O texto –
Em seguida Jesus dialoga com três homens (candidatos a discípulos): o primeiro
diz que está pronto para seguir Jesus e recebe a resposta: “As raposas têm as
suas tocas e os pássaros, os seus ninhos, mas o Filho do Homem não tem onde
descansar”. Para o segundo, Jesus diz: “Venha comigo”, e recebe a resposta: “Senhor,
primeiro deixe que eu volte e sepulte o meu pai”, e Jesus lhe responde: “Deixe
que os mortos sepultem os seus mortos”. O terceiro homem diz: “Eu seguirei o
senhor, mas primeiro deixe que eu vá me despedir da minha família”, e Jesus lhe
responde: “Quem começa a arar a terra e olha para trás não serve para o Reino de
Deus”.
O 4º Mandamento –
O rabino americano Jacob Neusner escreveu um livro (“Um Rabino fala com Jesus”)

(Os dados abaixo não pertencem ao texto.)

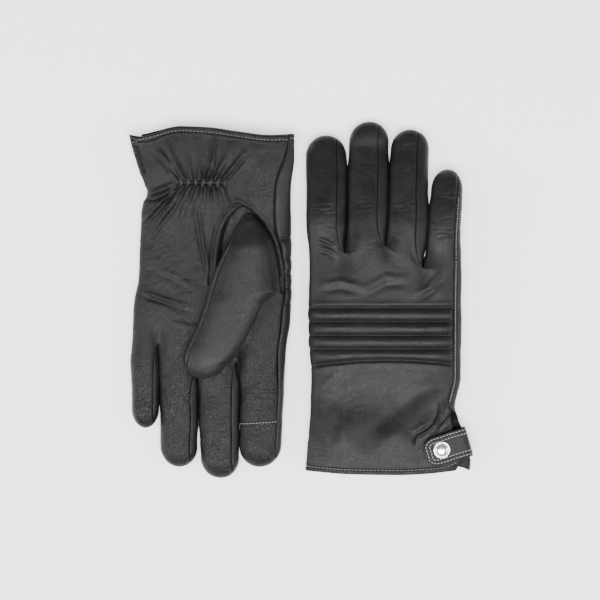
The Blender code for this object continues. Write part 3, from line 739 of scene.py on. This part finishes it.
BACK = leather("smooth_black_leather", (0.0112, 0.0107, 0.0100), 0.37, 1150, 0.00006, 0.00008, 0.2)
PALM = leather("grained_black_leather", (0.0120, 0.0114, 0.0107), 0.34, 950, 0.00011, 0.00008, 0.18)
SIDE = leather("side_black_leather", (0.0100, 0.0095, 0.0090), 0.40, 1150, 0.00006, 0.00006, 0.2)
EDGE = leather("strap_black_leather", (0.0110, 0.0105, 0.0098), 0.36, 1150, 0.00006, 0.00005, 0.19)
LINING = cloth("black_knit_lining", (0.010, 0.010, 0.010), 900, 0.0001)
ELASTIC = cloth("elastic_tape", (0.02, 0.02, 0.02), 1400, 0.0001)
WADDING = cloth("wadding", (0.12, 0.12, 0.12), 500, 0.0002)
THREAD = cloth("black_thread", (0.020, 0.019, 0.018), 3000, 0.00003, 0.1)
HEM_THREAD = cloth("dark_grey_thread", (0.16, 0.155, 0.145), 3000, 0.00003, 0.1)
LIGHT_THREAD = cloth("grey_thread", (0.34, 0.33, 0.31), 3000, 0.00003, 0.1)
NICKEL = metal("polished_nickel", (0.86, 0.86, 0.85), 0.16)


# --- the relief of the leather


def rib_arch(x):
    """How far the line under the lowest rib bows towards the fingers."""
    return 4.6 * (1 - ((x - 3) / 53) ** 2) - 2.4


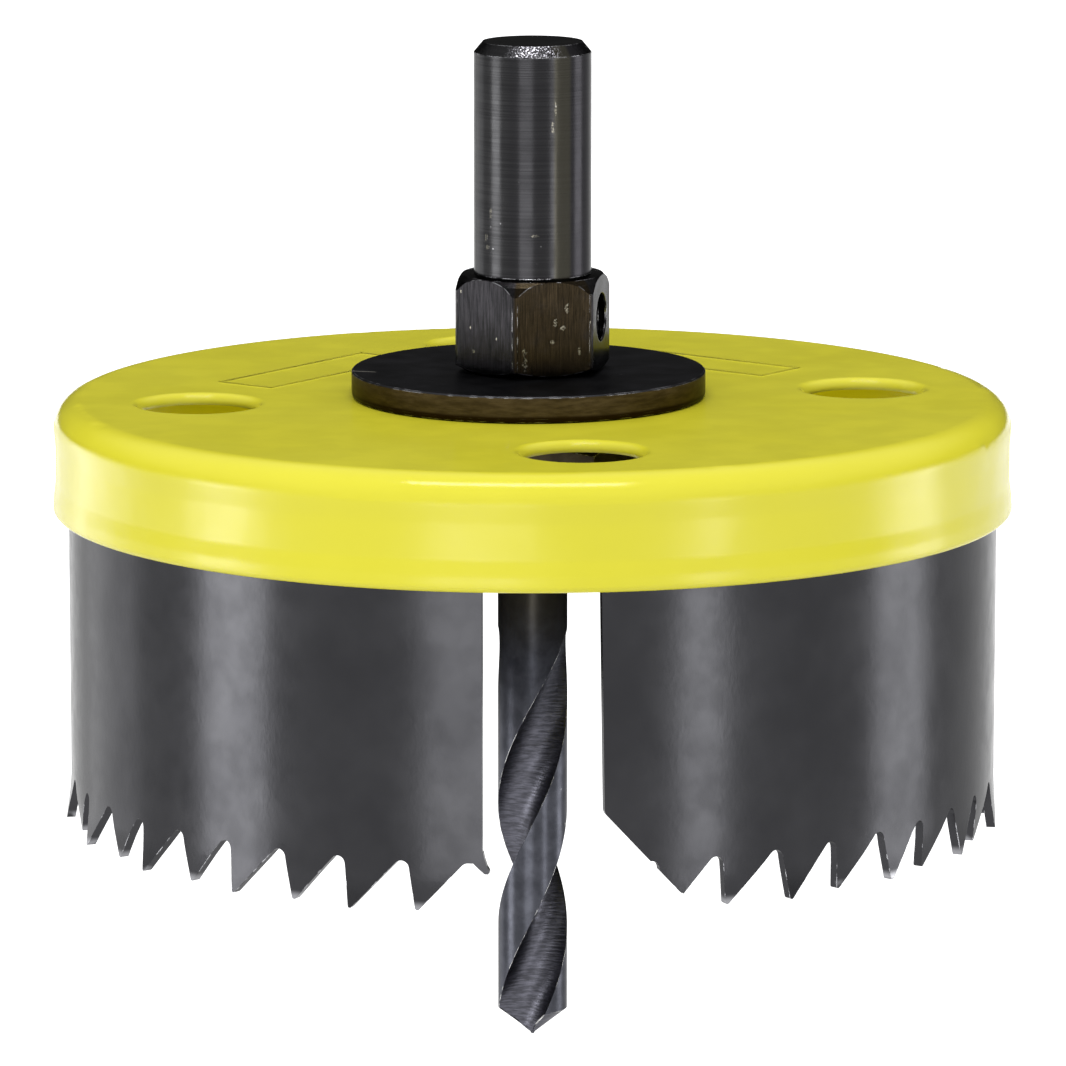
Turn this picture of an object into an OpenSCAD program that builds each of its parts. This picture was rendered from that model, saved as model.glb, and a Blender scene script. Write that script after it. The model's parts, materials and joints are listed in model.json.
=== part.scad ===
// Hole saw, 80 mm, with a yellow sheet-steel cap, two toothed half-ring blades and a pilot drill
// The origin is on the axis at the root of the round shank, with the shank pointing up

/* [Cap] */
// Outside diameter of the cap at its shoulder
cap_d = 81.7; // [78:0.1:90]
// Height of the cap from its plate to its rim
cap_h = 9.5; // [8:0.1:14]
// Thickness of the cap's sheet
cap_sheet = 0.95; // [0.8:0.05:1.5]
// Outside radius of the rolled shoulder
shoulder_r = 2.3; // [1.8:0.1:3]
// Diameter of the round holes in the plate
port_d = 10; // [6:0.1:11]
// Radius of the circle that the holes sit on
port_circle_r = 28.65; // [26:0.05:29]
// Turn of the first hole from the front
port_turn = 8.2; // [-40:0.1:40]

/* [Blades] */
// Outside diameter of the blade strip
blade_d = 79.3; // [79:0.1:80]
// Thickness of the strip
blade_t = 0.75; // [0.6:0.05:1.2]
// Depth from the cap's rim to the tooth tips
blade_depth = 26.7; // [20:0.1:40]
// Height of a tooth from gullet to tip
tooth_h = 4.2; // [3:0.1:5]
// Angle between two teeth
tooth_pitch = 8; // [7.6:0.1:8.2]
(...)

no qual se imagina entre os presentes quando Jesus falava à multidão. Neusner
explica por que, apesar de sua grande admiração pelo Mestre de Nazaré, não
teria podido ser seu discípulo. Um dos motivos é precisamente a postura de
Jesus com relação aos seus familiares. Em várias ocasiões, afirma o rabino, Ele
parece convidar a transgredir o Quarto Mandamento (Honrarás teu pai e tua mãe).
No texto deste domingo, Jesus pede ao homem para renunciar a ir sepultar o
próprio pai e em outro lugar diz que quem ama o pai ou a mãe mais que Ele, não
é digno d’Ele.
O Papa –
Bento XVI, em seu livro “Jesus de Nazaré” (publicado em abril de 2007), dá uma
resposta profunda e iluminadora a esta objeção que não é só do rabino Neusner,
mas também de muitos leitores cristãos do Evangelho. Ele usa as próprias palavras
de Jesus em Mt 12, 49-50: ao ser anunciada a visita de seus parentes, Ele
respondeu: “Quem é minha mãe e quem são meus irmãos?... Todo o que cumpre a
vontade de meu Pai celestial, esse é meu irmão, minha irmã e minha mãe”.
Nova família –
Jesus não quer com isso eliminar a família natural, mas revela uma nova família
na qual Deus é Pai e os homens e as mulheres são todos irmãos e irmãs, graças à
comum fé n’Ele, o Cristo. Mas Jesus tinha o direito e o poder de fazer isso? –
perguntam os leitores (e certamente o rabino Neusner).
Substituindo a Torá –
Esta família espiritual já existia: era o povo de Israel unido pela observância
da Torá (lei fundamental do povo judeu, instituída por Moisés, composta pelo
Pentateuco ou os cinco primeiros livros do Antigo Testamento). A única condição
para um filho de judeu deixar a casa paterna era para estudar a Torá. Mas Jesus
não diz: “Quem ama seu pai ou sua mãe mais que a Torá, não é digno da Torá”.
Diz: “Quem ama seu pai ou sua mãe mais que a mim, não é digno de mim”. Põe a si
mesmo no lugar da Torá e isso pode ser feito só por quem é superior à Torá e
superior a Moisés, que a promulgou.
Jesus Deus –
O rabino judeu Neusner aprofunda a discussão, com a seguinte afirmação: “Só
Deus pode exigir de mim o que Jesus está pedindo”. Para esta indagação, o Papa também
responde: A discussão sobre Jesus e os vínculos de parentesco (como aquela
sobre Jesus e a observância do sábado) nos leva ao verdadeiro núcleo da questão,
que é saber quem é Jesus. Se um cristão não crê que Jesus atua com a própria autoridade
de Deus e que Ele mesmo é Deus, então há mais coerência na postura do rabino judeu
que rejeita segui-lo. Não se pode aceitar o ensinamento de Jesus se não se
aceita também sua pessoa.
Família –
Tiremos também um ensinamento prático do debate. A “Família de Deus”, que é a
Igreja, não só não está contra a família natural, mas é sua garantia e
promotora. Nós o vemos hoje. É uma pena que algumas divergências de opiniões no
seio da sociedade atual sobre questões ligadas ao matrimônio e à família impeçam
muitos de reconhecer a obra providencial da Igreja a favor da família, e que a
deixe freqüentemente sozinha nesta batalha decisiva para o futuro da humanidade.